Can I delete some duplicates with my iPhone?
Hello,
I have some duplicated rows on some key (in this case a phone number). At the very least, I wanted to flag all but the most recent. In an ideal situation, I wanted to flag the rest based on several conditions.
Is this possible in DSS out of the box? If not, what would be the appropriate steps to take?
Thank you for your support.
PS: I'm fairly new to DSS hence the question.
Answers
-
Alexandru Dataiker, Dataiku DSS Core Designer, Dataiku DSS ML Practitioner, Dataiku DSS Adv Designer, Registered Posts: 1,226 Dataiker
Hi,
You can could count duplicate phone numbers using a visual Group By visual recipe and later join original dataset with the datasets from the group by recipe .
You can also use a python recipe with pandas duplicated() for example :
https://pandas.pydata.org/docs/reference/api/pandas.DataFrame.duplicated.html
If you want to drop rows based on duplicates in a single column you can use drop_duplicates()
https://pandas.pydata.org/docs/reference/api/pandas.DataFrame.drop_duplicates.html
df.drop_duplicates(subset=['phone_number'], keep='last')
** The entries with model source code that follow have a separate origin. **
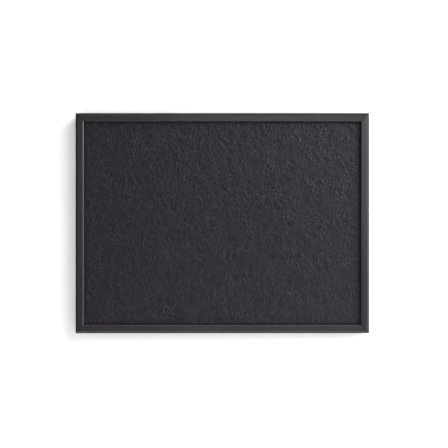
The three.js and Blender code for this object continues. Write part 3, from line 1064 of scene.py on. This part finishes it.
def light_only(light, pieces, state):
    """Makes a light reach only these pieces (INCLUDE), or all but them (EXCLUDE)."""
    group = bpy.data.collections.new(light.name + "_" + state.lower())
    for piece in pieces:
        group.objects.link(piece)
    for member in group.collection_objects:
        member.light_linking.link_state = state
    light.light_linking.receiver_collection = group


def build_lights():
    """The studio's lights, each on the pieces that it is meant for."""
    studio = {name: area_light(name, place, size, radiance) for name, place, size, radiance in LIGHTS}

    # The top rail takes no gloss from the key, whose glare would bleach it when seen from behind.
    matt_key = studio["key"].copy()
    matt_key.data = matt_key.data.copy()
    bpy.context.scene.collection.objects.link(matt_key)
    matt_key.visible_glossy = False
    top_rail = [bpy.data.objects["frame_rail_top"]]
    light_only(studio["key"], top_rail, "EXCLUDE")
    light_only(matt_key, top_rail, "INCLUDE")

    light_only(studio["wash"], [wall], "INCLUDE")
    for name in ("top", "low"):
        light_only(studio[name], [wall], "EXCLUDE")


def build_world():
    """Pale walls all round, which look brighter than the light that they give."""
    world = bpy.data.worlds.new("studio")
    world.use_nodes = True
    nodes, links = world.node_tree.nodes, world.node_tree.links
    dim = nodes["Background"]
    dim.inputs["Color"].default_value = (1, 1, 1, 1)
    dim.inputs["Strength"].default_value = STUDIO_DIM
    pale = nodes.new("ShaderNodeBackground")
    pale.inputs["Strength"].default_value = STUDIO_PALE
    seen = nodes.new("ShaderNodeLightPath")
    either = nodes.new("ShaderNodeMixShader")
    links.new(seen.outputs["Is Camera Ray"], either.inputs[0])
    links.new(dim.outputs[0], either.inputs[1])
    links.new(pale.outputs[0], either.inputs[2])
    links.new(either.outputs[0], nodes["World Output"].inputs["Surface"])
    bpy.context.scene.world = world


build_lights()
build_world()
bpy.context.scene.view_settings.view_transform = "Standard"


# ---------------------------------------------------------------- camera

CAMERA_DISTANCE = 1.3  # from the front of the frame
CAMERA_X = 3.4 * MM
CAMERA_Z = -1.7 * MM

camera_data = bpy.data.cameras.new("camera")
camera_data.lens = 50.5
camera_data.sensor_width = 36
camera = new_object("camera", camera_data)
camera.location = (CAMERA_X, FRONT - CAMERA_DISTANCE, CAMERA_Z)
camera.rotation_euler = (math.pi / 2, 0, 0)
bpy.context.scene.camera = camera
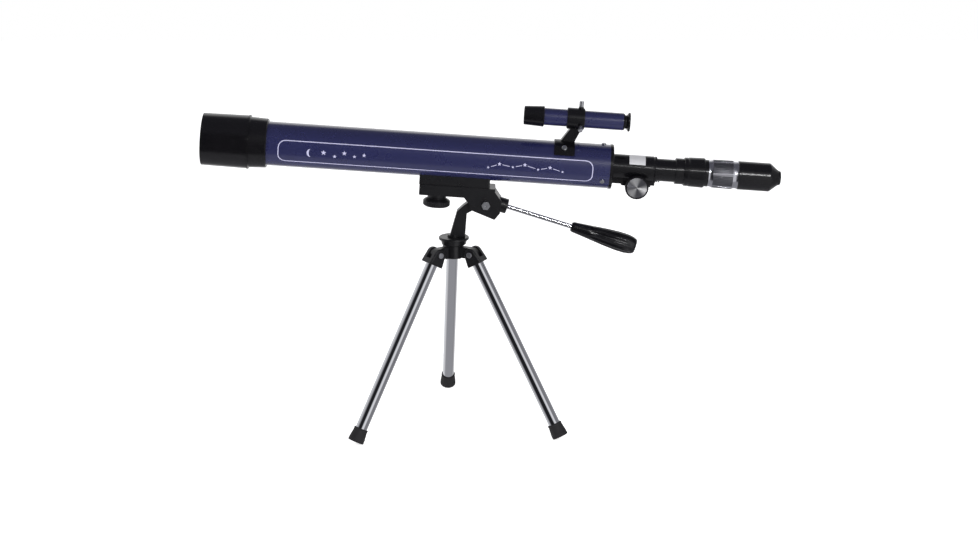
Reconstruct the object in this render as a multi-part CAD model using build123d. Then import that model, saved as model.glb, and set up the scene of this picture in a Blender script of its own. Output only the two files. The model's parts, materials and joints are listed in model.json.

Not sure what you mean by flagging the rest by several conditions; can you elaborate a bit? There are several visual processors to flag rows:
-
tgb417 Dataiku DSS Core Designer, Dataiku DSS & SQL, Dataiku DSS ML Practitioner, Dataiku DSS Core Concepts, Neuron 2020, Neuron, Registered, Dataiku Frontrunner Awards 2021 Finalist, Neuron 2021, Neuron 2022, Frontrunner 2022 Finalist, Frontrunner 2022 Winner, Dataiku Frontrunner Awards 2021 Participant, Frontrunner 2022 Participant, Neuron 2023 Posts: 1,598 Neuron
As you get more advanced with the question you are asking one of the things you will likely discover about duplicates is that they can be tricky. Although you definitely can reduce the number of duplicates in your data set it is often not possible to find and remove all. So having some reasonable expectations about the completeness of the results can be helpful.
In the case of phone numbers there are often several ok, correct ways to write a phone number. Including things like with and without extensions, with and without international dialing codes, with and without long distance prefixes.
One of the ways of improving your match rate for duplicates is to standardize the fields before looking for duplicates. Dataiku does not have a tool to do this directly built in. However, Dataiku DSS does allow for the use of libraries from other languages like Python and R. One of the more advanced approaches to the problem I suspect you are trying to solve is to work on standardizing the phone numbers before looking for dupes. There are lots of ways to try to do this, however the approach that I’ll often use is to use a library that someone else has written for this purpose. In the case of phone numbers something like phone numbers library in python can help. https://pypi.org/project/phonenumbers/ .
-
tgb417 Dataiku DSS Core Designer, Dataiku DSS & SQL, Dataiku DSS ML Practitioner, Dataiku DSS Core Concepts, Neuron 2020, Neuron, Registered, Dataiku Frontrunner Awards 2021 Finalist, Neuron 2021, Neuron 2022, Frontrunner 2022 Finalist, Frontrunner 2022 Winner, Dataiku Frontrunner Awards 2021 Participant, Frontrunner 2022 Participant, Neuron 2023 Posts: 1,598 Neuron
Your subject references “my iPhone”. Regarding your question I’m wondering how the iPhone is involved in your question about duplicates. Can you share a bit more about that if it is important?